Strategic Implications & What to Watch
Execution Focus
Ives’s thesis is compelling—but its success depends heavily on flawless execution. Tesla’s ability to produce, deliver, and support entry-level models at scale will be under intense scrutiny. Any friction—quality issues, logistics bottlenecks, software rollouts—could undercut momentum.
Shifts in Investor Narrative
If Tesla succeeds in delivering consistent volume growth while leveraging AI/autonomy as a monetizable pillar, it could shift investor perception. The stock might be revalued less as a carmaker and more as a technology/AI platform — a narrative Tesla has long hinted at but struggled to fully realize.
Competition as Co-accelerator
Rivals pushing EV affordability could paradoxically benefit Tesla by expanding overall market demand. As more consumers consider EVs (versus ICE), Tesla’s brand and charging network can act as differentiators in a larger addressable market.
l Key Milestones to Watch
- Tesla’s quarterly deliveries for Q4 2025 and early 2026
- Adoption rates of the new standard models vs. legacy models
- Progress and regulatory signals around the Cybercab/robotaxi projects
- Margins and software-as-a-service (SaaS) revenue trends tied to autonomy
- Competitive pricing moves by BYD, Volkswagen, Stellantis, etc.
- Global EV market growth rates, especially in China & Europe
Conclusion: Turning the Page
Dan Ives’s latest analysis lays out a bold, multi-dimensional vision for Tesla’s next chapter. Rather than relying solely on incremental hardware gains, he posits that affordability, scale, and autonomy must converge to reignite growth.

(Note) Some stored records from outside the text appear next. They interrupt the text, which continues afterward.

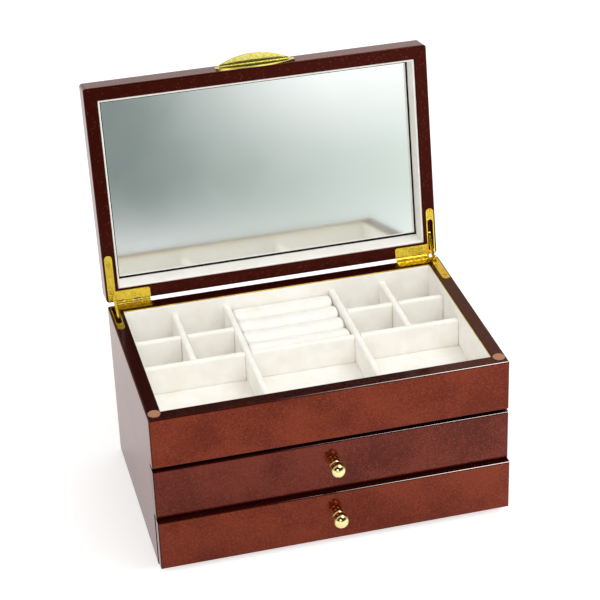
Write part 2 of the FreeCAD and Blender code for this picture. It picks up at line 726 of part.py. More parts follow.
def knob(z, y_face):
    """A turned knob: two balls on one axis, bored for its stud."""
    waist = ball_centre - bead_centre
    along = (waist ** 2 + bead_radius ** 2 - ball_radius ** 2) / (2 * waist)
    waist_radius = math.sqrt(bead_radius ** 2 - along ** 2)
    foot_radius = math.sqrt(bead_radius ** 2 - bead_centre ** 2)
    foot = Vector(foot_radius, 0, 0)
    pinch = Vector(waist_radius, -bead_centre - along, 0)
    tip = Vector(0, -ball_centre - ball_radius, 0)
    slant = math.sqrt(0.5)
    edges = [
        Part.makeLine(Vector(0, 0, 0), foot),
        Part.Arc(foot, Vector(bead_radius, -bead_centre, 0), pinch).toShape(),
        Part.Arc(pinch, Vector(ball_radius * slant, -ball_centre - ball_radius * slant, 0), tip).toShape(),
        Part.makeLine(tip, Vector(0, 0, 0)),
    ]
    turned = Part.Face(Part.Wire(edges)).revolve(Vector(0, 0, 0), Vector(0, 1, 0), 360)
    turned.translate(Vector(0, y_face, z))
    bore = rod(stud_radius + stud_fit, (0, y_face + 1, z), (0, -1, 0), stud_reach + 1 + stud_head_gap)
    return turned.cut(bore)


def drawer(name, front_z, floor_z, shift):
    """One drawer: overlaid front, sides, back, bottom, lining and knob."""
    y_face = front_y - shift
    y_in = y_face + drawer_front_thickness - drawer_front_gap
    box_x = inner_x - drawer_side_gap
    y_rear = inner_back - drawer_back_gap - shift
    z0 = floor_z + drawer_run_gap
    z1 = z0 + front_height - drawer_side_drop
    bottom_z = z0 + drawer_bottom_rise
    bottom_top = bottom_z + drawer_bottom
    knob_z = front_z + front_height / 2 + knob_rise

    inside = (box_x - drawer_side, y_in, y_rear - drawer_back)
    groove_x = inside[0] + drawer_groove
    groove_front = y_in - drawer_groove
    groove_rear = inside[2] + drawer_groove
    groove = block(-groove_x - groove_gap, groove_x + groove_gap, groove_front - groove_gap,
                   groove_rear + groove_gap, bottom_z - groove_gap, bottom_top + groove_gap)

    front = block(-half_width, half_width, y_face, y_in, front_z, front_z + front_height)
    front = soften(front, arris,
                   ("y", y_face, "z", front_z), ("y", y_face, "z", front_z + front_height),
                   ("y", y_face, "x", half_width), ("y", y_face, "x", -half_width))
    stud_hole = rod(stud_radius + stud_hole_fit, (0, y_face - 1, knob_z), (0, 1, 0),
                    drawer_front_thickness + 2)
    head_hole = rod(stud_head_radius + stud_head_gap, (0, y_in, knob_z), (0, -1, 0),
                    stud_head + stud_head_gap)
    nodes[name + "_front"] = front.cut(groove).cut(stud_hole).cut(head_hole)

    side = block(inside[0], box_x, y_in + boards_gap, y_rear, z0, z1).cut(groove)
    nodes[name + "_sides"] = group([flip_x(side), side])
    back = block(-inside[0] + boards_gap, inside[0] - boards_gap, inside[2], y_rear, z0, z1)
    nodes[name + "_back"] = back.cut(groove)
    nodes[name + "_bottom"] = block(-groove_x, groove_x, groove_front, groove_rear,
                                    bottom_z, bottom_top)
    lining_z = bottom_top + groove_gap
    pad = block(-inside[0] + groove_gap, inside[0] - groove_gap, inside[1] + groove_gap,
                inside[2] - groove_gap, lining_z, lining_z + drawer_floor_lining)
    walls = frame_boards(inside[0] - boards_gap, inside[1] + boards_gap, inside[2] - boards_gap,
                         drawer_wall_lining, lining_z + drawer_floor_lining, z1 - drawer_lining_drop)
    nodes[name + "_lining"] = group([pad] + walls)

    nodes[name + "_knob"] = knob(knob_z, y_face)
    head = rod(stud_head_radius, (0, y_in - stud_head_gap / 2, knob_z), (0, -1, 0), stud_head)
    stud = rod(stud_radius, (0, y_in - stud_head, knob_z), (0, -1, 0),
               y_in - stud_head - y_face + stud_reach)
    nodes[name + "_knob_screw"] = head.fuse(stud)


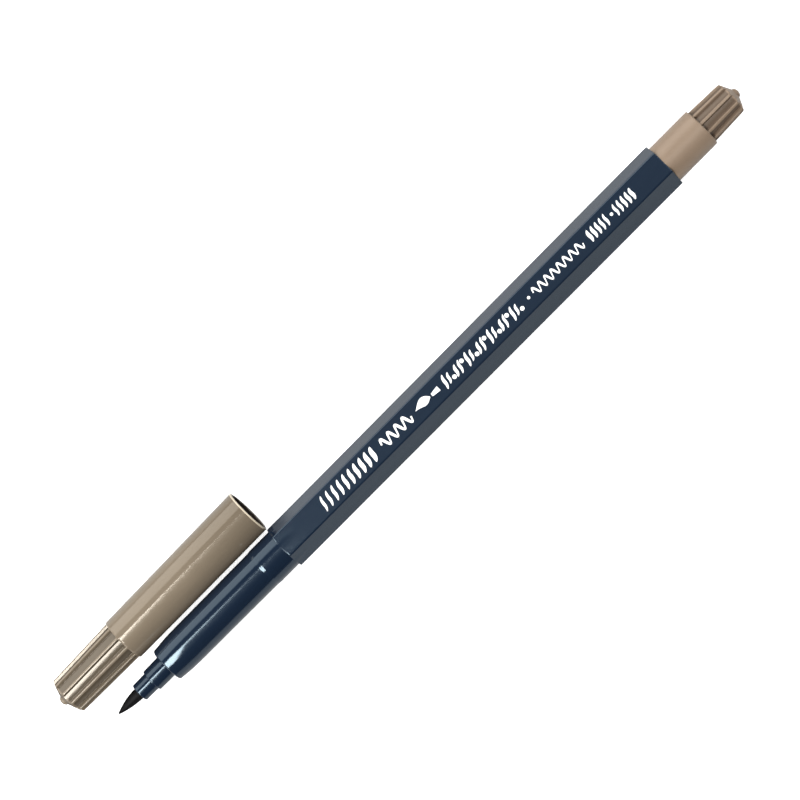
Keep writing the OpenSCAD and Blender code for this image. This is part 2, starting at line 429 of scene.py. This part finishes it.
# A drop of ink and a short bar beside it
drop_steps = span(0, 1, 17)
stroke([(33.6 + 3.6 * u, 0.25 * math.sin(math.pi * u)) for u in drop_steps],
       [0.06 + 1.6 * math.sin(math.pi * u ** 1.4) for u in drop_steps])
bar_steps = span(0, 1, 5)
stroke([(37.6 + 1.7 * u, 0) for u in bar_steps], [0.55 + 0.45 * u for u in bar_steps])

# A scroll: pairs of slants that take turns in height, each pair with a dot
for i in range(7):
    slant(40.4 + 2.8 * i, 2.6 - 0.5 * (i % 2), 0.58)
    slant(41.4 + 2.8 * i, 1.9 + 0.5 * (i % 2), 0.5)
    dot(42.7 + 2.8 * i, -0.55 + 1.1 * (i % 2), 0.4)

# A fine wave, and two groups of short slants around a dot
dot(61.6, 0, 0.28)
wave(62.8, 75.0, 8, 1.5, 0.2, 0.38)
for i in range(5):
    slant(76.5 + i, 2.3, 0.66 - 0.04 * i, 0.5)
    slant(82.9 + i, 2.3, 0.5 + 0.04 * i, 0.5)
dot(82.1, 0, 0.3)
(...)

The introduction of sub-$40K models is a tactical move to reignite consumer interest—but the real prize, in Ives’s view, lies in unlocking Tesla’s future as an AI-driven mobility platform. Whether Tesla can execute across volume, margin, and autonomous deployment will determine if his $2–$3 trillion valuation path is more than just bullish speculation.
As competition tightens and EV adoption accelerates globally, the next several quarters will be pivotal. For Tesla, this might be the moment where growth returns — not just in units, but in vision.